The metric of mAh simply states how long a battery can provide power at a given current draw. Say a battery is 4,000 mAh, or 4 Ah. This means that if we expect to draw an average of 1 Ampere of current from the battery, a full charge will last us 4 hours. This is useful information, but it leaves out one crucial detail: the voltage that the current is delivered at.
In order to understand why this matters, ask yourself this question: Does current or voltage power your devices? This is actually a trick question -- both current and voltage matter equally since Power (Watts) = Current (Amps) * Voltage (Volts). The voltage that the current is delivered at makes the difference between being able to power a single smartphone and being able to power an entire neighborhood. Going further, electrical energy is simply electrical power integrated over time (typically in hours), yielding the unit of electrical energy: the Watt-hour (Wh). This is the unit that is used to measure energy on your power bill, typically 10-30 cents per kilo-Watt-hour depending on where you live. Now you can see why the unit "Ah" is not so descriptive, in order to figure out how much energy it contains we have to multiply it by the battery's nominal voltage to turn Amp-hours into Watt-hours; and depending on the voltage it could contain enough energy to power an LED for a day, or an entire city for a day, but we would have no way of knowing with just the Ah rating.
Of course the reason that Ah is even passable as a metric for comparing batteries is because most of the battery packs in consumer electronics have the same nominal voltage -- one lithium cell in series which gives about 3.7 V. This is the underlying assumption that allows you to compare the batteries of two different smartphones using their mAh ratings, of course if the nominal voltage is the same then Amp-hours becomes a useful proxy for comparing the energy capacity of the two batteries.
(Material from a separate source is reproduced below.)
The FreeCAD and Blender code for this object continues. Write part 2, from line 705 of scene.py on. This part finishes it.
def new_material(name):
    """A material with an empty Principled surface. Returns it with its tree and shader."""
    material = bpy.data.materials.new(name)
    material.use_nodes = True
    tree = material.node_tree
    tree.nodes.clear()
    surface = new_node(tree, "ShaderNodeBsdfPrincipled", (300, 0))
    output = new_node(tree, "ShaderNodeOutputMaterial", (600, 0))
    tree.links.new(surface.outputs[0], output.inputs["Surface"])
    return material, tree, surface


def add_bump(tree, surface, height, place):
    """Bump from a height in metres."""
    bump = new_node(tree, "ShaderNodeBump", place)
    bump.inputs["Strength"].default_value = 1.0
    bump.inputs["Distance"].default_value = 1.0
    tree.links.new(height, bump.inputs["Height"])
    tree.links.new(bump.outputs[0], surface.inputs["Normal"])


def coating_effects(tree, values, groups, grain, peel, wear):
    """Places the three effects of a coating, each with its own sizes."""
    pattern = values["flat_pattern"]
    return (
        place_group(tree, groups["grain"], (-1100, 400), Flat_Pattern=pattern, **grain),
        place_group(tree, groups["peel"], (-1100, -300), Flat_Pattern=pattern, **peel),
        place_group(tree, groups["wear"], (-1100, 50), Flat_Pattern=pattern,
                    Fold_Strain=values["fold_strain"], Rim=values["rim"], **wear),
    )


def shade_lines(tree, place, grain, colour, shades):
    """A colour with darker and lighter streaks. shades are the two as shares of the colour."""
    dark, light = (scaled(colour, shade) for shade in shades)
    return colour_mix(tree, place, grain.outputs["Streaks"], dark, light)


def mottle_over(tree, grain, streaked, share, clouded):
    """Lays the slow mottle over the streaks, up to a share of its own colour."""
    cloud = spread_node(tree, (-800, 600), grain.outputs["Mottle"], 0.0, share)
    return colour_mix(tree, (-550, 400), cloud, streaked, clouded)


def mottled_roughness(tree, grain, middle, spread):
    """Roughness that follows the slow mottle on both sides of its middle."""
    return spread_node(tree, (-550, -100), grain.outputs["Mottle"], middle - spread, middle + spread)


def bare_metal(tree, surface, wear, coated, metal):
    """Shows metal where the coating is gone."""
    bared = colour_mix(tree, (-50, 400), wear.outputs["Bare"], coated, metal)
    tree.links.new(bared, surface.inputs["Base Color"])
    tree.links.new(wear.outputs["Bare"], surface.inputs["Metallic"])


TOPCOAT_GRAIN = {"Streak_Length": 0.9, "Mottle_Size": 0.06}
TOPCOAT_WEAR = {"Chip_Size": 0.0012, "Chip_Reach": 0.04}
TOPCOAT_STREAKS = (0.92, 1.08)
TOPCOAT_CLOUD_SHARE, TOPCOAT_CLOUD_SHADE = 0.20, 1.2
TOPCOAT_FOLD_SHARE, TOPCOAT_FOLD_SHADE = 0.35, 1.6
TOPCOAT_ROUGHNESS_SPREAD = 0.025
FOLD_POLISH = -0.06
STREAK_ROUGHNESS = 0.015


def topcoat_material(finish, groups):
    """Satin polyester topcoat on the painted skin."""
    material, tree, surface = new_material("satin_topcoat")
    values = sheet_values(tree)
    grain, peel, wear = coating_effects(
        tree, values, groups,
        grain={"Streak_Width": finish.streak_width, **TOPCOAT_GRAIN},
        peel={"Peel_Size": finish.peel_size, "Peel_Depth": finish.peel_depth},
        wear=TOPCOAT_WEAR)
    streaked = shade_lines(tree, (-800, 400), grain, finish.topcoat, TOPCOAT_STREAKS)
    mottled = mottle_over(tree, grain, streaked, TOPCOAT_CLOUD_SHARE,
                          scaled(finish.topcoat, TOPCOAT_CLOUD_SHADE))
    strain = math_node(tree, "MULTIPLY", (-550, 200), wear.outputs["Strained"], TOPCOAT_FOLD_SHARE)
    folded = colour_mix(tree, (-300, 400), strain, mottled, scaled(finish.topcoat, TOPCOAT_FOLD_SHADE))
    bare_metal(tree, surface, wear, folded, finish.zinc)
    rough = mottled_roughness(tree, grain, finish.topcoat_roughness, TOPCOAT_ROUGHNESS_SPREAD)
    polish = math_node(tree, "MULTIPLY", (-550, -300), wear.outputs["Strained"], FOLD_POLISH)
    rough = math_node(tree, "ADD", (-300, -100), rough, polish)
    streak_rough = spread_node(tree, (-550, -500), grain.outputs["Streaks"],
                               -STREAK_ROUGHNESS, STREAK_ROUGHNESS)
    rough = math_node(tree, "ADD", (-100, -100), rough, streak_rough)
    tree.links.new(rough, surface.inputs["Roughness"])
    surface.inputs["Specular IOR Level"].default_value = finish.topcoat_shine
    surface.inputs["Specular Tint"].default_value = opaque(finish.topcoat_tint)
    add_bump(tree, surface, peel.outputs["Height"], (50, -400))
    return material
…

But this whole ridiculous situation begs the question: Why not just Watt-hours instead to measure energy capacity?!?!? Watt-hours is a measure of energy, whereas Amp-hours is not. There is no good reason to use Amp-hours over Watt-hours, it is simply a situation of a confusing status quo having too much momentum to be corrected.
So please, stop using Amp-hours to measure a battery's energy capacity, and report it in Watt-hours instead.